Evangelical Regional Church Archive in Berlin, ELAB 14/4412.
- Renate Wolf (l., later Rahel R. Mann, 1937–2022) at her confirmation by Pastor von Rabenau (r.) on 29 March 1953. Her mother was a baptized Jew; she never met her Jewish father. Pastor von Rabenau baptized her during the war. The girl survived the persecution in several hiding places, receiving assistance also from the von Rabenau couple.
Source: Private collection / German Resistance Memorial Center.
- The Jewish couple Ines (1894–1972) and Max (1888–1965) Krakauer in June 1945. In Berlin in January 1943 they fled to escape deportation and asked Pastor von Rabenau for help. He gave them money for their escape, during which they found refuge in more than 40 parsonages until liberation.

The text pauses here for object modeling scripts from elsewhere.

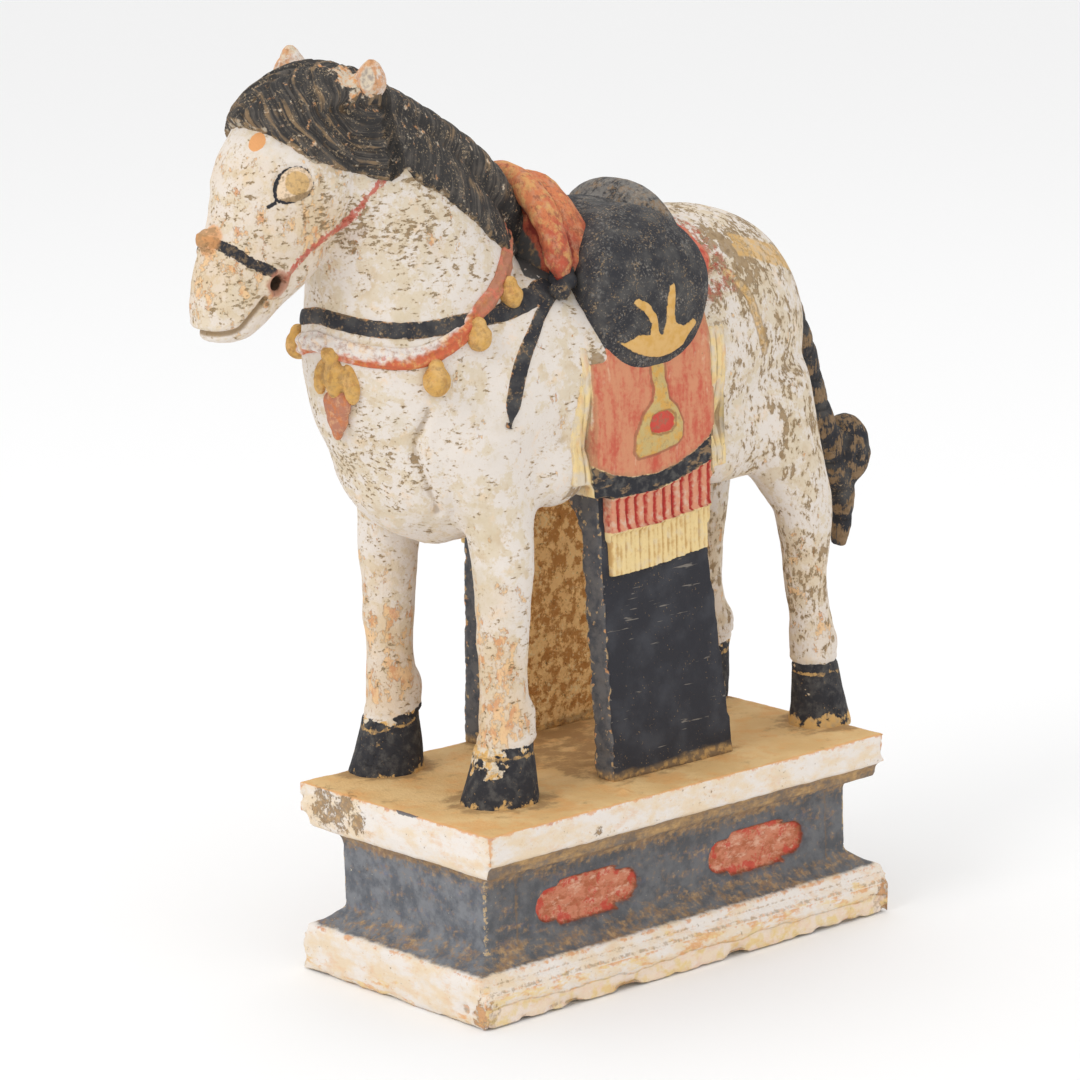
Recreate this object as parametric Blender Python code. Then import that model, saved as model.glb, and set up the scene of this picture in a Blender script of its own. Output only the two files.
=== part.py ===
"""Painted earthenware tomb horse, saddled, on its stepped plinth. Metres, +Z up; the horse faces -Y.

Lengths below are millimetres in the horse's own frame: x across from its middle plane (its left is +x),
y along it (forward is -y) and z above the plinth's top. MM turns them into metres.
"""

import math

import bmesh
import bpy
from mathutils import Matrix, Vector
from mathutils.bvhtree import BVHTree

MM = 0.001

# Plinth, from the floor up
PLINTH_HEIGHT = 78.4
FOOT_SIZE = (118.0, 223.0)  # across, along
FOOT_HEIGHT = 13.4
DADO_SIZE = (90.0, 198.0)
DADO_BOTTOM = 24.0
DADO_TOP = 55.5
SLAB_SIZE = (120.0, 216.0)
SLAB_THICKNESS = 12.7
SLAB_STEP = 3.0  # how far the band under the top slab stands back
SLAB_BAND = 6.0  # height of that band
CORNER_RADIUS = 1.6
SLAB_LOW = PLINTH_HEIGHT - SLAB_THICKNESS
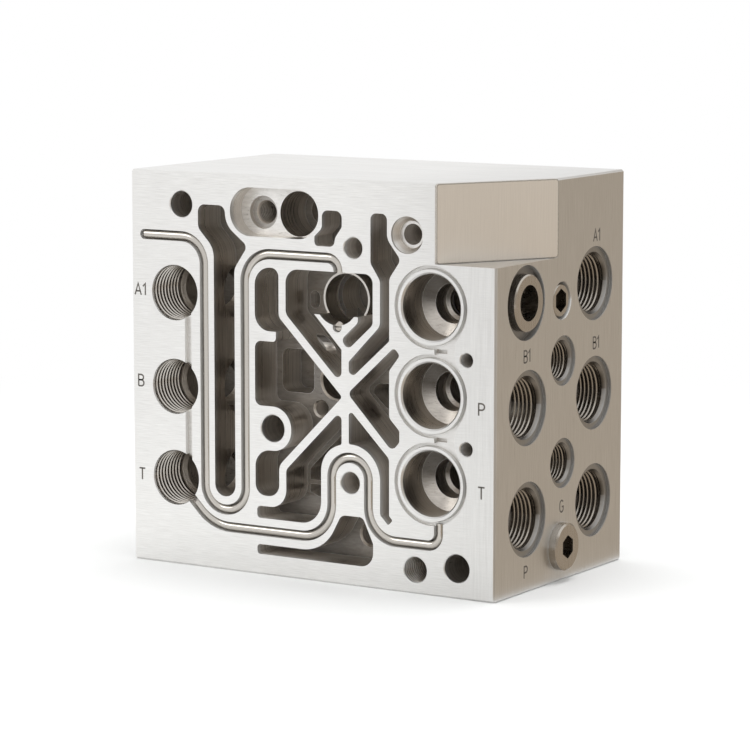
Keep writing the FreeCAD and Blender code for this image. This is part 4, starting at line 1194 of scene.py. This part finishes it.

Source: Calwer Verlag / public domain / https://commons.wikimedia.org/wiki/File:Max_und_Karoline_Krakauer.jpg
Beate Steckhan, née Hecht (1892–1974), a Christian social worker of Jewish descent, was a friend of Pastor von Rabenau and attended a course with him for lay ordination. On several occasions, she narrowly escaped deportation. In August 1942, she fled Berlin with forged papers. Pastor von Rabenau supported her with money and food. His son Konrad, who was studying in Tübingen, took her in temporarily. She frequently had to find new quarters and survived in numerous hiding places throughout Germany.
Source: Private collection
The gravesite of Eitel-Friedrich and Elisabeth von Rabenau at the Protestant Cemetery Alt-Schöneberg. The gravestone bears, in an older translation, the verse from the Gospel of John 8:36: “So if the Son makes you free, you will be truly free.”